I have listed many things for sale over the years on here and also bought many items.

When selling one or two items this is fine, but if I listed these individually I would fill the entire for sale section.

The idea behind putting in the mark one section was so I didn't have to answer the same question several times, like telling people the orbit surround was sold 6 times this morning so I didn't appear rude and ignore their pm.

If people had been allowed to reply then it was easy. It means that people can see who is first come first serve and if people ask questions then the answers are open and transparent for all to see.

It was the most commonsense way of dealing with things rather than me sitting this morning for two hours answering pms.

Finally, and this is what really annoyed me, I actually pmed Nick (Nem) as Admin a week ago with the following message.



> Hi Nick
> 
> Not seen you in a while mate, hope your well.
> 
> ...


He read this on the 9th August but didn't reply.

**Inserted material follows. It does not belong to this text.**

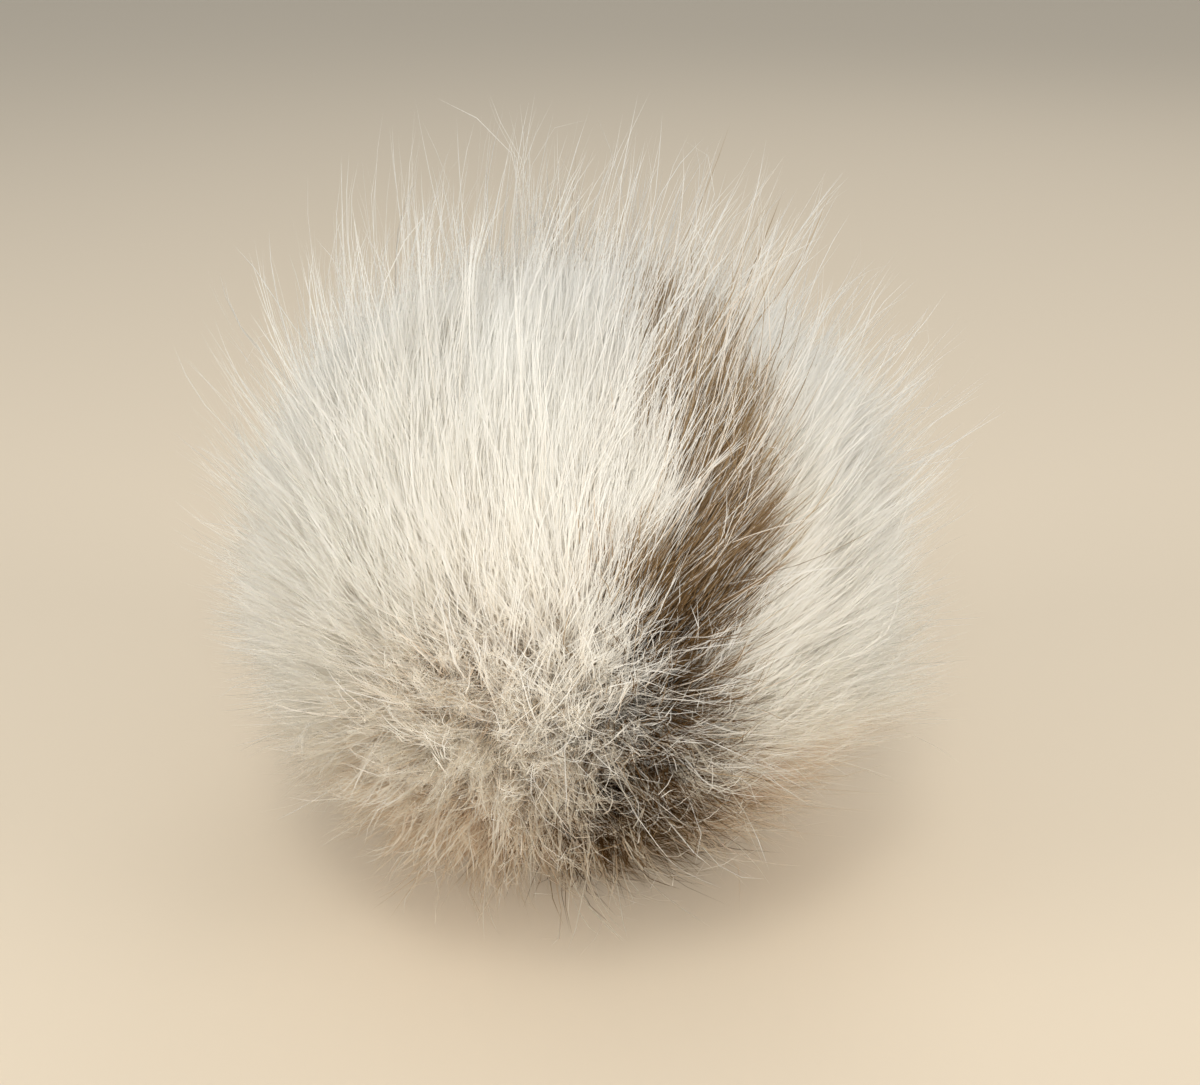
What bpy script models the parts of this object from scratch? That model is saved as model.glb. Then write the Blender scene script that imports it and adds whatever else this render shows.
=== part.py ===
"""A faux-fur pom pom, resting on a small flat spot of its own pile.

The whole thing is one closed solid, fur_ball: the outer form of the pile, out to where its fringe
reaches. The nap of the fur runs up the ball, so the pile stands highest on the crown and lies in
overlapping locks whose tips point upwards, and it is pressed flat where the ball rests.

Metres, +Z up. The origin is on the surface that the ball rests on, under the middle of its outline.
"""

import math
import random

import bmesh
import bpy
from mathutils import Vector

# Driving sizes of the ball, without its locks.
BALL_WIDTH = 0.1215  # X
BALL_DEPTH = 0.1195  # Y
WAIST_HEIGHT = 0.0575  # height of the widest section above the surface
CROWN_RISE = 0.0605  # from the waist to the top of the fringe
UNDERSIDE_DROP = 0.0617  # from the waist down, before the weight presses the pile flat

# Large tufts, where the fringe stands out of the even ball or falls short of it.
# Columns: azimuth (degrees from +X towards +Y), elevation (degrees), half-width (degrees), reach (m).
TUFTS = (
    (250.0, 78.0, 24.0, 0.0022),
    (200.0, 52.0, 20.0, 0.0016),
    (168.0, 18.0, 22.0, 0.0018),
    (120.0, 40.0, 24.0, 0.0014),
    (60.0, 58.0, 20.0, 0.0018),
    (20.0, 44.0, 20.0, 0.0024),
    (350.0, 14.0, 22.0, 0.0016),
    (318.0, -24.0, 18.0, 0.0014),
    (226.0, -30.0, 20.0, 0.0016),
    (270.0, -4.0, 20.0, -0.0020),
    (296.0, 30.0, 18.0, -0.0014),
    (90.0, -6.0, 26.0, -0.0012),
    (30.0, -28.0, 20.0, 0.0012),
    (150.0, -32.0, 20.0, 0.0010),
)

# Locks of pile, shared out over the ball.
LOCK_COUNT = 165
LOCK_HALF_WIDTH = 0.0044  # across the nap
LOCK_BACK_LENGTH = 0.0210  # from the lock's highest point back along the nap
LOCK_TIP_LENGTH = 0.0052  # from its highest point on to its tip
LOCK_RISE = 0.0030
LOCK_UNEVENNESS = 0.45  # how much the locks' sizes differ, as a share of the size
LOCK_WANDER = math.radians(5.0)  # how far a lock stands off its even place
FOOT_LOCK_ELEVATION = math.radians(-50.0)  # locks below this are pressed into the flat spot

NAP = Vector((0.16, 0.0, 0.58)).normalized()  # the way the fur is brushed
GOLDEN_ANGLE = math.pi * (3.0 - math.sqrt(5.0))

# The mesh: an icosphere of 320 triangles, each split into a grid of 25.
BASE_SUBDIVISIONS = 3
EXTRA_CUTS = 4

FUR_CREAM = (0.78, 0.71, 0.61, 1.0)
FUR_ROUGHNESS = 0.75


def direction_of(azimuth, elevation):
    """The unit vector at an azimuth and elevation in radians."""
    across = math.cos(elevation)
    return Vector((across * math.cos(azimuth), across * math.sin(azimuth), math.sin(elevation)))


def even_radius(direction):
    """Distance from the ball's middle to its even surface: two half ellipsoids that share a waist."""
    half_height = CROWN_RISE if direction.z > 0.0 else UNDERSIDE_DROP
    return 1.0 / math.sqrt(
        (2.0 * direction.x / BALL_WIDTH) ** 2
        + (2.0 * direction.y / BALL_DEPTH) ** 2
        + (direction.z / half_height) ** 2
    )


def tuft_reach(direction):
    """How far the large tufts move the surface out or in."""
    total = 0.0
    for azimuth, elevation, half_width, reach in TUFTS:
        middle = direction_of(math.radians(azimuth), math.radians(elevation))
        apart = direction.angle(middle) / math.radians(half_width)
        total += reach * math.exp(-apart * apart)
    return total


def lock_table():
    """Each lock's middle, the directions along and across the nap there, and its relative size."""
    chance = random.Random(LOCK_COUNT)
    table = []
    for index in range(LOCK_COUNT):
        height = 1.0 - 2.0 * (index + 0.5) / LOCK_COUNT
        elevation = math.asin(height) + chance.uniform(-LOCK_WANDER, LOCK_WANDER)
        azimuth = index * GOLDEN_ANGLE + chance.uniform(-LOCK_WANDER, LOCK_WANDER)
        size = 1.0 + chance.uniform(-LOCK_UNEVENNESS, LOCK_UNEVENNESS)
        if elevation < FOOT_LOCK_ELEVATION:
            continue
        middle = direction_of(azimuth, elevation)
        along = (NAP - middle * NAP.dot(middle)).normalized()
        table.append((middle, along, middle.cross(along), size))
    return table


def lock_rise(direction, radius, locks):
    """The highest lock at this place: a long slope up the nap that ends in a short tip."""
    highest = 0.0
    for middle, along, across, size in locks:
        if direction.dot(middle) < 0.0:
            continue
        ahead = direction.dot(along) * radius
        aside = direction.dot(across) * radius / LOCK_HALF_WIDTH
        reach = LOCK_TIP_LENGTH if ahead > 0.0 else LOCK_BACK_LENGTH * size
        spread = (ahead / reach) ** 2 + aside * aside
        highest = max(highest, LOCK_RISE * size * math.exp(-spread))
    return highest


def fur_material():
    """Cream fur, one plain finish."""
    material = bpy.data.materials.new("faux_fur")
    material.use_nodes = True
    shader = material.node_tree.nodes["Principled BSDF"]
    shader.inputs["Base Color"].default_value = FUR_CREAM
    shader.inputs["Roughness"].default_value = FUR_ROUGHNESS
    shader.inputs["Metallic"].default_value = 0.0
    return material


def press_flat(mesh):
    """Cuts the ball off at the surface it rests on and closes it with one flat face."""
    everything = mesh.verts[:] + mesh.edges[:] + mesh.faces[:]
    cut = bmesh.ops.bisect_plane(
        mesh, geom=everything, plane_co=(0.0, 0.0, 0.0), plane_no=(0.0, 0.0, 1.0), clear_inner=True
    )
    rim = [item for item in cut["geom_cut"] if isinstance(item, bmesh.types.BMEdge)]
    bmesh.ops.contextual_create(mesh, geom=rim)


def centre_outline(mesh):
    """Moves the ball so that the middle of its outline, seen from above, is at the origin."""
    for axis in (0, 1):
        places = [vertex.co[axis] for vertex in mesh.verts]
        shift = Vector((0.0, 0.0, 0.0))
        shift[axis] = -(min(places) + max(places)) / 2.0
        bmesh.ops.translate(mesh, verts=mesh.verts[:], vec=shift)


def make_fur_ball():
    """The pile's outer form as one closed solid."""
    mesh = bmesh.new()
    bmesh.ops.create_icosphere(mesh, subdivisions=BASE_SUBDIVISIONS, radius=1.0)
    bmesh.ops.subdivide_edges(mesh, edges=mesh.edges[:], cuts=EXTRA_CUTS, use_grid_fill=True)
    locks = lock_table()
    waist = Vector((0.0, 0.0, WAIST_HEIGHT))
    for vertex in mesh.verts:
        direction = vertex.co.normalized()
        radius = even_radius(direction)
        radius += tuft_reach(direction) + lock_rise(direction, radius, locks)
        vertex.co = waist + direction * radius
    press_flat(mesh)
    centre_outline(mesh)
    bmesh.ops.recalc_face_normals(mesh, faces=mesh.faces[:])

    data = bpy.data.meshes.new("fur_ball")
    mesh.to_mesh(data)
    mesh.free()
    data.shade_smooth()
    data.set_sharp_from_angle(angle=math.radians(50.0))
    data.materials.append(fur_material())
    ball = bpy.data.objects.new("fur_ball", data)
    bpy.context.collection.objects.link(ball)


for leftover in list(bpy.data.objects):
    bpy.data.objects.remove(leftover)
make_fur_ball()
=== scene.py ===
"""A faux-fur pom pom: a stuffed ball whose long pile is made hair by hair, on a pale floor."""

import math

import bmesh
import bpy
import numpy as np
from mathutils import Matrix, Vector
from mathutils.kdtree import KDTree


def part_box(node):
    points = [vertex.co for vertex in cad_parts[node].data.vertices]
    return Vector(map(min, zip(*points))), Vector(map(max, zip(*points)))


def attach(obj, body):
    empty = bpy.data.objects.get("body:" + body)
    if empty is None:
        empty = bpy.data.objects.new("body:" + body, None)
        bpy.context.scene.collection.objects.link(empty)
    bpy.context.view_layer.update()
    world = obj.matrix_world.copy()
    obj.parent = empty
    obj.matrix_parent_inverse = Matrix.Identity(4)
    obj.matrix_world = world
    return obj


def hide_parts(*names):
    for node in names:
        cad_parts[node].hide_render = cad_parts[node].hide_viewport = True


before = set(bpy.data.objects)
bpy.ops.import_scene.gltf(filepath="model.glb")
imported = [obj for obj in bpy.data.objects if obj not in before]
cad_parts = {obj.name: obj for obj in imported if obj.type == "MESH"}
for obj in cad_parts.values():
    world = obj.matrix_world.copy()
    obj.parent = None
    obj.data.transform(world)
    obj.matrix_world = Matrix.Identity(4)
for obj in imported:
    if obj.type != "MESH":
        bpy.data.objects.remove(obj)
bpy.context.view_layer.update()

LOW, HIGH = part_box("fur_ball")
WIDTH = HIGH[0] - LOW[0]
DEPTH = HIGH[1] - LOW[1]
HEIGHT = HIGH[2] - LOW[2]
FLOOR_Z = LOW[2]

# The dense part of the ball, as shares of the solid's box; only the fringe reaches past it.
MIDDLE = np.array([0.0, 0.0, FLOOR_Z + 0.42 * HEIGHT])
DENSE_HALF = np.array([0.445 * WIDTH, 0.444 * DEPTH, 0.425 * HEIGHT])
PILE_HEIGHT = 0.0140  # from the matted underfur that the hairs come out of to the dense surface
SKIN_HALF = DENSE_HALF - PILE_HEIGHT
# How far sideways and forwards the hairs may reach from the middle, and how low.
REACH = np.array([0.530 * WIDTH + 0.0008, 0.530 * DEPTH + 0.0022])
LOWEST_HAIR = FLOOR_Z + 0.0002

SEED = 20
PILE_HAIRS = 168_000
GUARD_HAIRS = 8_800
# The share of its length that each piece of a hair has, from root to tip.
PILE_STEPS = (0.40, 0.34, 0.26)
GUARD_STEPS = (0.20, 0.18, 0.17, 0.16, 0.15, 0.14)


# Chance and directions.


def unit(rows):
    """Each row at length 1."""
    return rows / np.maximum(np.linalg.norm(rows, axis=1, keepdims=True), 1e-12)


def smooth(low, high, value):
    """0 at low, 1 at high, eased in between."""
    share = np.clip((value - low) / (high - low), 0.0, 1.0)
    return share * share * (3.0 - 2.0 * share)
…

So I asked nicely, but didn't get a reply, so used my commonsense. It was then moved by icon (mod) with no explanation despite the fact that I asked for commonsense to be used. When I posted a message asking for someone to tell me who moved it, it was deleted as I used the F word, when describing how rude I thought this was.

I was trying to make things a little easier for myself and just wanted a tiny bit of leniency. The whole thing really annoyed me to be honest.

Maybe if I had another user name I would have more luck?
viewtopic.php?f=2&t=130513&p=1355070#p1355070
viewtopic.php?f=2&t=92695&p=998141#p998141
viewtopic.php?f=2&t=100976&p=1079031#p1079031
viewtopic.php?f=2&t=172322&p=1753229#p1753229


----------



## ian222 (May 4, 2007)

I think at least Nem should have replied to you saying what he thought, also its another reason to be able to reply to for sale posts. Who does this benefit not being able to post on there. Its seems as though if the mods want to change it they can without question.

On another note whats the point in having this section when no one like mods reply in it. crap really


----------



## tony_rigby_uk (Nov 27, 2008)

Hi hark (matt)

not seen you about for a while matey, (since italy) and sorry to hear about the farse with the sale of bits..

to be honest it's more a case of the TTF punishing memebers... as if i was you matey... i'd say bollocks to selling it to good honest forum members.. and just post ebay links for the lot.. (with a little post on here explaining why the fellow tt members maybe paying more and the fact it's the TTF's fault) i know syd had a similar issue with his QS seats and in the end decided to keep them as it wasn't worth the agro... therefore again another member missing out on buying some Qs seats...

seems rediculous now... in my opinion selling something on the ttf should be easier than putting it in loot, or advertising it on ebay.. if it isn't then there is very little point... I have sold a few bits, but never through the forsale section, just stated i had a spare when someone needed a particular part. and they offered to buy....

hope you get it all sorted... if you've still got the seats i'll have them.. got some blue dye to make them match mine now :lol:


----------



## Hark (Aug 23, 2007)

Cheers Tony. I'm still around just not posted as much as before.

I have 6-7 pages of pms now all about the stuff I listed, alot of it has sold so can't complain, just means I've had to reply alot.

Seats are for sale on here and on Ed38, but if your interested let me know asap as I just had an email from some guy asking me to call him as he wants to pick the seats up tomorrow. Seats are still in the car so I don't even thnk I can sort it tomorrow but as I say let me know bud.


----------



## SAJ77 (Nov 16, 2008)

Just to add my bit to the debate on the NO REPLY set up on the 'for sale' forum...

2 days ago, I missed out on an item to someone else when I clearly PM'd first (time of their PM taken from another thread!)....I appreciate its the sellers prerogative to sell to who he wants but IMO its not right 

I could have commented on the MK 1 thread in question when the items that were for sale were mentioned by another member but I thought, "No, i'm sure the seller will sell to the 1st buyer - ME"

I can take some comfort in the fact the person who got them, NEEDED them....I was just 'modding' :lol:

At least if I could have replied on the for sale thread it would have been there for all to see....

Saj


----------



## Fictorious (Sep 15, 2009)

No reply on sale forum is a ridiculous rule and would have saved all these problems. That said rules are rules and just because people are here longer doesn't give them more right than anyone to use them as they like.


----------